Para un niño, igual que para un adulto, es una forma de entregarse a la “contemplación” y a una forma de sosiego difícil de encontrar en la actividad constante. También en la inactividad es cuando sedimentan las ideas, cuando el niño encuentra la inventiva necesaria para entretenerse más tarde y dirigirse hacia aquello que le inspira. Mira a los científicos, ¡a menudo es en un momento de inactividad cuando hacen sus descubrimientos!
Por lo tanto, ¿hay que aprovechar el confinamiento para no hacer nada?
Durante todo el año se le propone a los niños actividades cada vez más sofisticadas, pero no saben observar el mundo. No tienen tiempo de experimentar las sensaciones sin la mediación de una pantalla. Al menos durante el tiempo del confinamiento, ofrezcámosles de vez en cuando ese tiempo, el tiempo de soñar, de sentirse protegidos de la agitación, al margen de la urgencia.
Algunos piensan que un niño que se aburre es un hijo al que sus padres no atienden bien…
Es porque estamos en una sociedad de la tiranía del “hacer” y de la hiperactividad, que preconiza la eficacia y el rendimiento, inclusive en los momentos de ocio. Y, efectivamente, los padres se sienten culpables cuando no proponen un ocio programado, actividades atractivas, sofisticadas o rentables. ¡No hay que temer vivir a contracorriente! No es muy complicado compartir cualquier cosa con los hijos, aunque sea una mera conversación…

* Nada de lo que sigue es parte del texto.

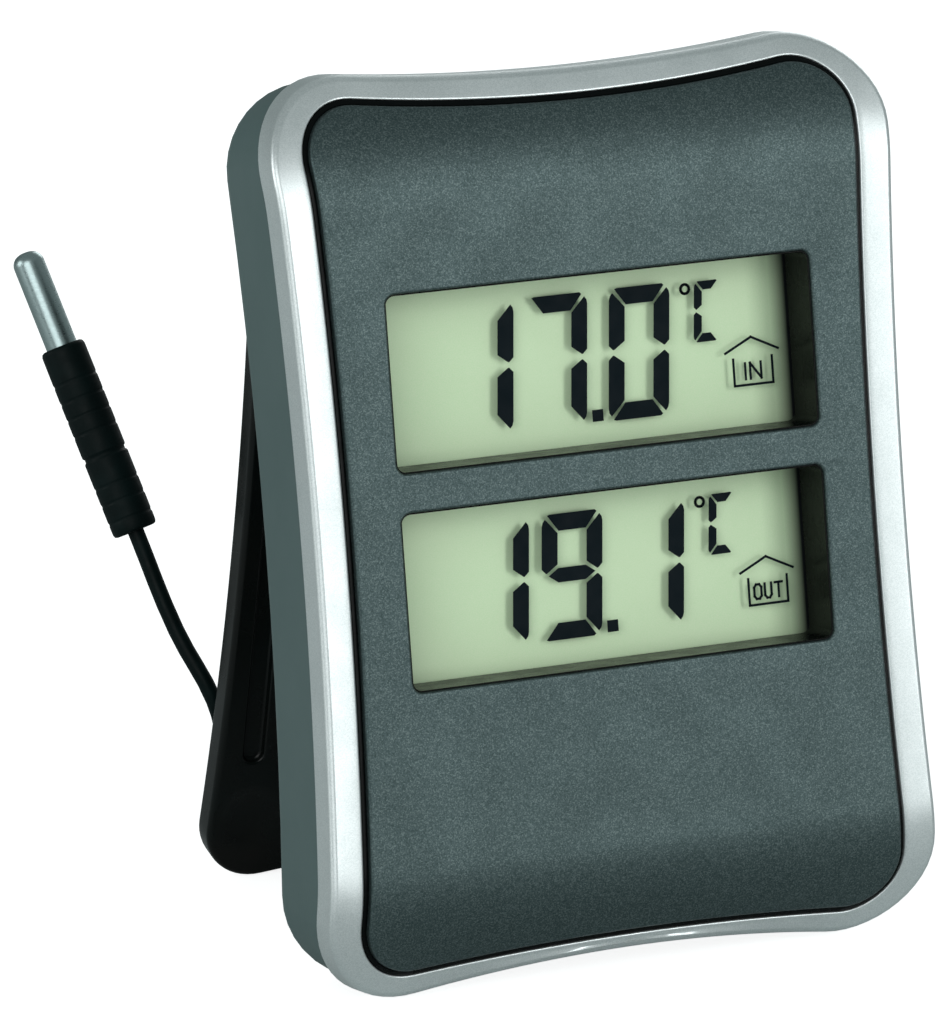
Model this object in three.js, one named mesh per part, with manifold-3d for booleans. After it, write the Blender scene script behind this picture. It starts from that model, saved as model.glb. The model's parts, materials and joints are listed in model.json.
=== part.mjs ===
// Digital maximum minimum thermometer: a pincushion case on a fold-out stand, with a wired outdoor probe.
// Millimetres, +Z up, front towards -Y. The case is built in its face frame, where x is to the right, y is
// up the face and z is out of the face, and is then leaned back on its open stand.
import * as THREE from "three";
import { mergeVertices } from "three/addons/utils/BufferGeometryUtils.js";
import Module from "manifold-3d";

const wasm = await Module();
wasm.setup();

// ---- driving dimensions ---------------------------------------------------------------------------------
const GAP = 0.3; // running gap between pieces that touch
const LEAN = THREE.MathUtils.degToRad(10.5); // how far the case leans back on its stand
const ARC_STEPS = 10; // chords in each arc of an outline

// Outline of the case, seen from the front: four hollow sides between round corners.
const CASE = { halfWidth: 36.4, halfHeight: 50.25, sideDip: 1.25, topDip: 1.4, bottomDip: 2.05, corner: 10 };
const CASE_REAR = -20; // z of the flat rear face
const REAR_ROUND = 4; // rounding between the side walls and the rear face
const WALL = 1.8;
const SHELL_INSET = 0.5; // the shell's wall stands this far inside the bezel's
const TAPER = 0.0006; // the shell narrows towards the rear by this share for each millimetre

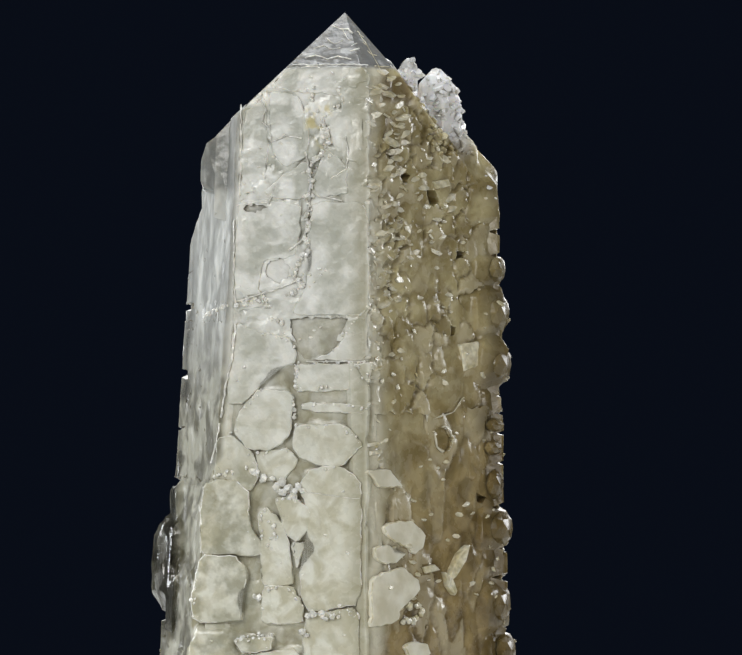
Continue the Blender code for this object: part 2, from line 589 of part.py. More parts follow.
def main():
    clear_scene()
    rng = random.Random(SEED)
    crystals = new_collection("skeletal_quartz_crystal")
    growths = new_collection("growths")
    pits = new_collection("pits")
    for ledge_down, wider, extra in STOREYS:
        add_object("storey", make_storey(ledge_down, wider, extra), growths)
    add_plates(growths, MAIN_PLATES, FACES["main"], rng)
    add_plates(growths, RIGHT_PLATES, FACES["right"], rng)
    add_lobes(growths, LEFT_LOBES, LEFT_CORNER, rng)
    add_lobes(growths, RIGHT_LOBES, RIGHT_CORNER, rng)
    add_hidden_lobes(growths, rng)
    add_chips(growths, rng)
    add_terraces(growths, rng)
    for row in BRICKS:
        add_bricks(growths, *row, rng)
    add_feet(growths, rng)
    crystal = add_object("quartz_crystal", make_core(), crystals, helper=False)
    crystal.data.materials.append(quartz_material())
    add_pits(pits)
    add_saw(pits)
    add_boolean(crystal, "UNION", growths)
    add_boolean(crystal, "DIFFERENCE", pits)
    make_solid(crystal)


main()
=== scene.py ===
# %% [markdown]
# # A skeletal quartz crystal
#
# Skeletal quartz grows faster along its edges than in the middle of its faces. The
# result is one point whose faces are covered with separate flat plates, with
# hollows between them. This lesson dresses the plain solid of such a crystal: it
# adds the smaller growths, then the quartz, which is clear at the tip and the
# corners, milky in front and brown on the right.

# %% Load the solid
import json
import math
import random

import bmesh
import bpy
from mathutils import Matrix, Vector

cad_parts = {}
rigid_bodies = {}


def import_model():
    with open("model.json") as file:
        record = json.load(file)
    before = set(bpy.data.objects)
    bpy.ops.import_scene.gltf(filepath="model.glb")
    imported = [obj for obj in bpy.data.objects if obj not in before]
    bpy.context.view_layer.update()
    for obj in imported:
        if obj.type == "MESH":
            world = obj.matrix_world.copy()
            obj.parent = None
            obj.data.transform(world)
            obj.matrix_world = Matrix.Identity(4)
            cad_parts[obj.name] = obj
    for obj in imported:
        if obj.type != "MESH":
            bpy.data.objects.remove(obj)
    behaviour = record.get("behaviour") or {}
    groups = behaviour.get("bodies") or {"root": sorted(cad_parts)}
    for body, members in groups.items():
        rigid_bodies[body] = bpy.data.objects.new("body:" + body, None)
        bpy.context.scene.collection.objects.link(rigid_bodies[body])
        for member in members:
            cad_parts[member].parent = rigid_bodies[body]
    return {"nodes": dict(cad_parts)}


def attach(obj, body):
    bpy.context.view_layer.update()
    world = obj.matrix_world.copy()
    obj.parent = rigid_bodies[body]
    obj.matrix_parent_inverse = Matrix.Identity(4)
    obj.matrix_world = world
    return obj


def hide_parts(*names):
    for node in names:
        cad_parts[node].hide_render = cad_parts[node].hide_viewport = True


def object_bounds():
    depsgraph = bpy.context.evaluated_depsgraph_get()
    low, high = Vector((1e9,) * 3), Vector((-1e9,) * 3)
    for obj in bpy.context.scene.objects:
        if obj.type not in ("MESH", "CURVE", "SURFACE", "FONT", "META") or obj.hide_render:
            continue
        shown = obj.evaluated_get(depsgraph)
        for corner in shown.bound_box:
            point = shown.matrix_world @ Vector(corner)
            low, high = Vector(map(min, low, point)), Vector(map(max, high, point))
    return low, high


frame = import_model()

solid = frame["nodes"]["quartz_crystal"]
solid_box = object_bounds()
print("the solid has", len(solid.data.polygons), "triangles")

# %% [markdown]
# ## Measures
#
# Every place is given in millimetres, as on a drawing, and turned into metres at
# the last moment. A crystal's faces lie at fixed angles, so each is kept as a plane
# with a frame of its own: right, up and outwards. A place on a face that the viewer
# sees is written as (across, down), counted from the tip.

# %% Things in the scene
def put(name, data):
    """A new object in the scene, from a mesh, a camera or a lamp."""
    thing = bpy.data.objects.new(name, data)
    bpy.context.scene.collection.objects.link(thing)
    return thing


def group(name):
    made = bpy.data.collections.new(name)
    bpy.context.scene.collection.children.link(made)
    return made


def shape_from(bm, name):
    """The mesh that a bmesh holds."""
    mesh = bpy.data.meshes.new(name)
    bm.to_mesh(mesh)
    bm.free()
    return mesh


print("helpers: put, group, shape_from")

# %% The faces of the crystal
MM = 0.001
HEIGHT = 100.0
MIDDLE_DOWN = 54.0
TIP = Vector((0.0, -14.0, HEIGHT))

# the compass angle of each prism face, its distance from the axis, and its flare
PRISM = {
    "main": (-13.0, 20.5, 1.2),
    "right": (47.0, 16.9, 0.6),
    "right_back": (107.0, 20.3, 0.9),
    "back": (167.0, 19.6, 1.6),
    "left_back": (-133.0, 17.9, 2.2),
    "left": (-73.0, 20.9, 3.2),
}
# the compass angle of each sloping face, its slope, and how far it misses the tip
TERMINATION = {
    "main": (-13.0, 52.0, 0.0),
    "right": (47.0, 51.0, 0.0),
    "right_back": (97.0, 50.0, 0.0),
    "back": (167.0, 51.8, 8.0),
    "left_back": (-133.0, 50.0, 0.6),
    "left": (-88.0, 43.3, 0.0),
}


def compass(angle):
    """Horizontal unit vector at an angle from the viewer's side."""
    turn = math.radians(angle)
    return Vector((math.sin(turn), -math.cos(turn), 0.0))


def sloping_normal(angle, slope):
    steep = math.radians(slope)
    return compass(angle) * math.sin(steep) + Vector((0, 0, math.cos(steep)))


class Face:
    """A flat face of the crystal, with a frame (right, up, out) to draw on."""

    def __init__(self, angle, slope, origin):
        self.out = sloping_normal(angle, slope)
        self.right = Vector((math.cos(math.radians(angle)), math.sin(math.radians(angle)), 0.0))
        self.up = self.out.cross(self.right)
        self.origin = origin

    def seen_at(self, across, down):
        """Face coordinates of the point that the viewer sees at (across, down)."""
        offset = Vector((across, 0.0, HEIGHT - down)) - self.origin
        offset.y = -(self.out.x * offset.x + self.out.z * offset.z) / self.out.y
        return Vector((offset.dot(self.right), offset.dot(self.up)))

    def point(self, flat, rise=0.0):
        return self.origin + self.right * flat[0] + self.up * flat[1] + self.out * rise

    def matrix(self):
        turn = Matrix((self.right, self.up, self.out)).transposed().to_4x4()
        return Matrix.Translation(self.origin * MM) @ turn


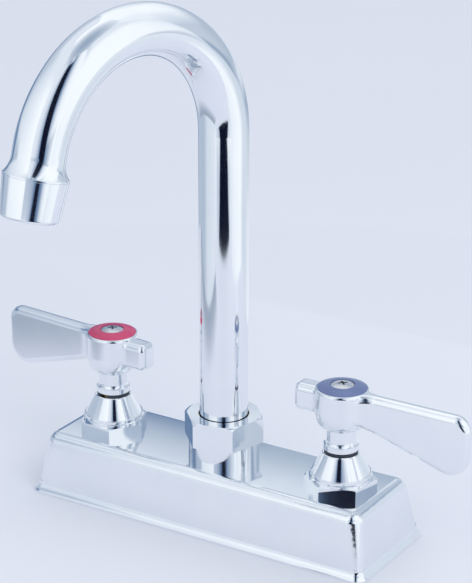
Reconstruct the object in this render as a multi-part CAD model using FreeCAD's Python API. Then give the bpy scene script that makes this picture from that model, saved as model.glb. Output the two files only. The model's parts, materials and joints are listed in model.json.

Tampoco se trata de dejarles mirando el techo durante todo el confinamiento. Es beneficioso proponerles actividades bien seleccionadas. Pero no debemos descuidar esos momentos indispensables para su construcción interior en los que hacemos cosas con ellos. Darles su tiempo significa darles amor, atención, es saber reconocer los sentimientos del niño y darles el lugar que les corresponde.
Cuando un niño dice: “Me aburro”, yo a veces escucho: “Me aburres”, “Necesito hablar”, “Tengo ganas de estar contigo, ¿puedes dejar a un lado el ordenador?”. Cocinar dulces, coser, fabricar pequeños objetos, hacer manualidades con ellos son ocasiones preciosas para reencontrarse en una proximidad cálida en la que arraigan recuerdos de momentos fugaces, pero privilegiados.
¿No hay que sentirse culpable por no responder en seguida a la queja de “Mamá, me aburro”?
No. No temamos introducir una parte de prórroga, de espera y de frustración frente a esta petición. Satisfacer con demasiada rapidez a un niño le impide explotar y desarrollar sus facultades. Saber asumir una falta o una carencia es esencial para desarrollarse. Para empezar porque el hecho de sentirse satisfecho no existe, es imposible; hay que poder soportar una carencia y, a veces, incluso crearla. ¡No tengamos miedo de la frustración! Forma parte del orden natural de las cosas que los padres frustren –en proporciones razonables– y los niños repliquen, es decir, reaccionen.
En cualquier caso, no hay que temer confrontar al niño a este respecto. No hay que responder en seguida, demasiado rápido, a la queja de “Me aburro”; conviene dar tiempo al niño para encontrar por sí mismo una ocupación y así favorecer su iniciativa y su independencia de pensamiento.
Esos instantes en los que no se hace nada, esos momentos de vacuidad, son necesarios para aventurarse en la imaginación, para encontrar ideas personales, originales, que quizás no sean realizables de inmediato, pero que permitirán al niño o al adolescente proyectarse en el futuro. De lo contrario, no sería más que un automatismo de repetición diario. En el aburrimiento, uno puede imaginar otras cosas, otras soluciones, otros proyectos, otras realizaciones de uno mismo.